And: Stop processing rules.
That is a courtesy reminder that you can only perform one action on a recording within one
sweeper run. It was not originally envisaged to do very complicated things, it was meant to just move things to specific folders based on simple rules but has grown a bit.
That is where I'm puzzled, as every rule is a seperate episode, based on episode name, [ %epname ], a series with say twenty episodes will have a rule entry for every episode, each episode being processed individually
So? An auto-processing run triggers (every 10 minutes if you haven't altered that), starts
sweeper in its turn, then
sweeper scans for candidate recordings. For each one it finds, the rule set is applied. If/when it finds a condition match, the associated action is applied.
Conditions are exclusive - only the first one that matches has its action applied. That means you can create a hierarchy of conditions with the most exclusive one at the top, and then a final "catch all" condition at the bottom to handle everything that hasn't been weeded out further up:
1. Afternoons
2. Wednesdays
3. All
Something recorded on a Wednesday morning matches rule 2 (not 1 nor 3), something recorded on a Wednesday afternoon matches 1 (not 2 nor 3), something recorded on a Thursday matches 3 (not 1 nor 2).

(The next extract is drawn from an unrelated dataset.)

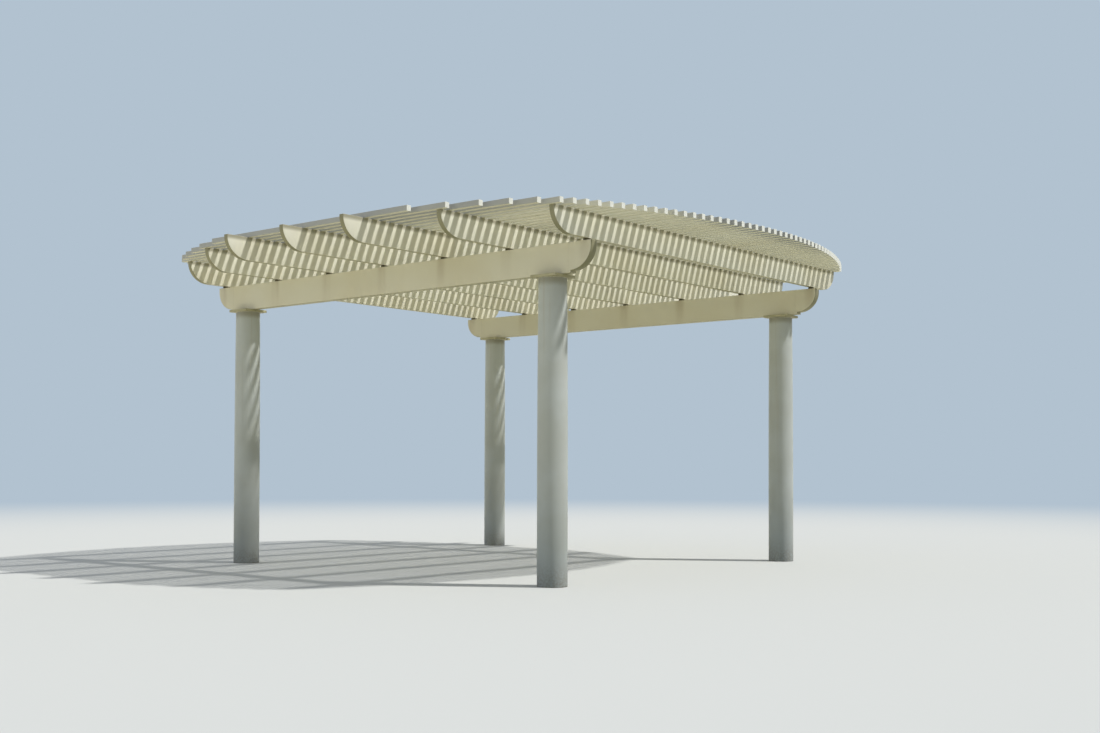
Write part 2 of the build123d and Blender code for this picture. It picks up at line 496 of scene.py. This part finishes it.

So your conditions isolate an individual episode, and each individual episode is processed individually... within the same
sweeper run. I don't know how many ways you want me to say the same thing:
Get recording, process rules on it until end or stop. Get next recording, process rules on it until end or stop. Repeat until no more recordings, do it all again next auto-process run.
Having done the action, be aware the recording will be scanned again in 10 minutes. Hopefully you have ensured it can't match a condition after it has already been processed (when used to simply re-file recordings, the destination folder is usually not in the scan path - which guarantees the recording won't be scanned again).
What you are doing goes way beyond any intention of
sweeper, or anything that seems sensible "just for telly". Which is OK if you are obsessive and/or bored, but definitely not mainstream. For once-off manipulations, it is more efficient to do it manually than write code which does it once and is then redundant.